GridSearchCV(estimator=Pipeline(steps=[('standardscaler', StandardScaler()),
                                       ('svc', SVC())]),
             param_grid={'svc__C': [0.1, 1, 10], 'svc__gamma': [0.1, 1, 10]})

In [20]:
print("The error rate for StandardScaler with the zip dataset is: ")
print(1 - grid_zip_std.best_score_)

The error rate for StandardScaler with the zip dataset is: 
0.6763221795405809


In [22]:
pipe_zip_rbt =make_pipeline(RobustScaler(), SVC())

pipe_zip_rbt.fit(X_zip_train, y_zip_train)

grid_zip_rbt = GridSearchCV(pipe_zip_rbt, param_grid = param_grid)

In [23]:
grid_zip_rbt.fit(X_zip_train, y_zip_train)

print("The error rate for RobustScaler with the zip dataset is: ")
print(1 - grid_zip_rbt.best_score_)

The error rate for RobustScaler with the zip dataset is: 
0.522444475298643


In [25]:
pipe_zip_mm = make_pipeline(MinMaxScaler(), SVC())

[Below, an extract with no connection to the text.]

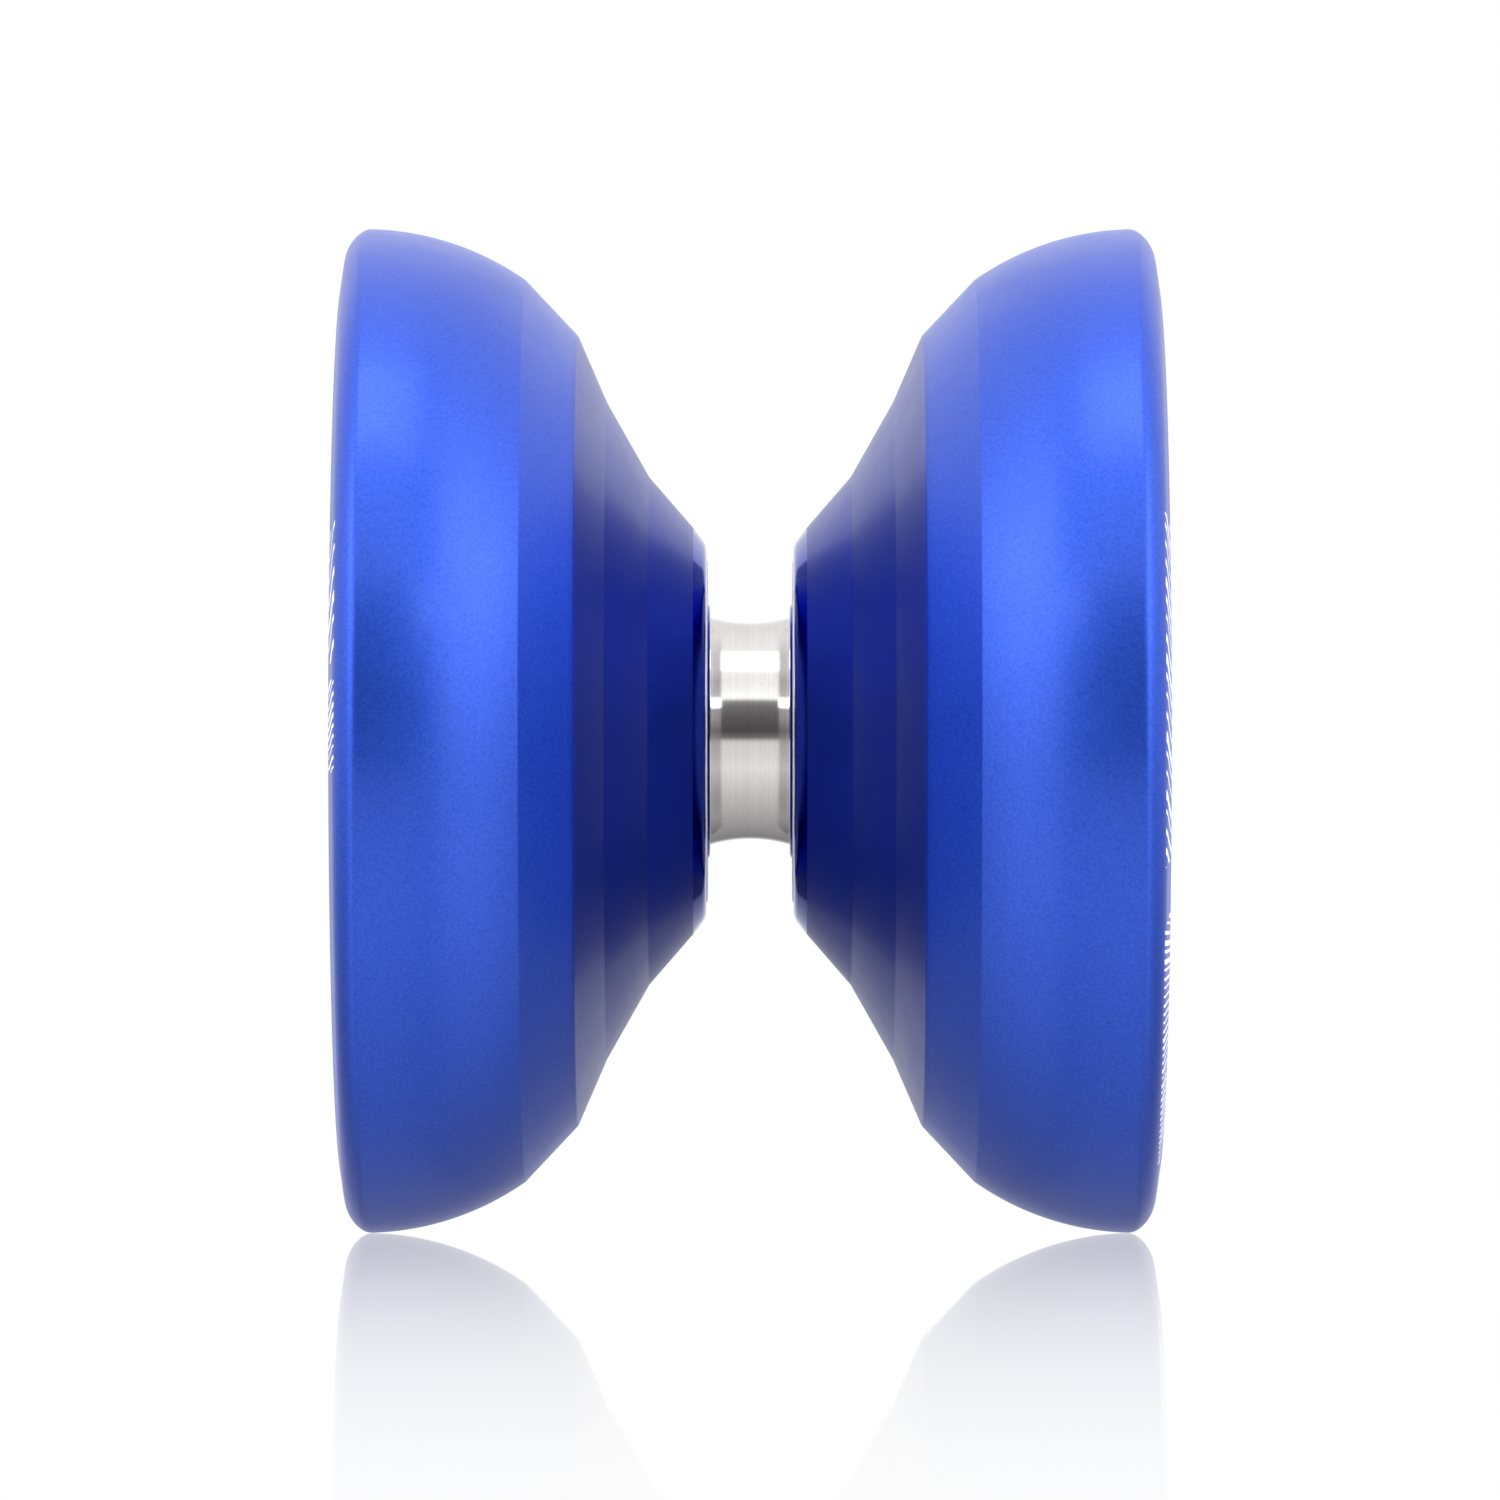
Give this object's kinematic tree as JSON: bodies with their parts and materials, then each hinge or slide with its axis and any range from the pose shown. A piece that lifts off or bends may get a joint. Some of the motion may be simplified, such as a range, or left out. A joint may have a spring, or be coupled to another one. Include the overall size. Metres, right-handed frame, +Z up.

pipe_zip_mm.fit(X_zip_train, y_zip_train)
grid_zip_mm = GridSearchCV(pipe_zip_mm, param_grid = param_grid)

In [26]:
grid_zip_mm.fit(X_zip_train, y_zip_train)
print("The error rate for MinMaxScaler with the zip dataset is: ")
print(1 - grid_zip_mm.best_score_)


The error rate for MinMaxScaler with the zip dataset is: 
0.037286681785223985


### The standard scaler and robust scaler when used in the GridSearchCV with pipelines gives extraordinarily high test error rates.

### Therefore, MinMax is the most appropriate data normaliser for the zip dataset.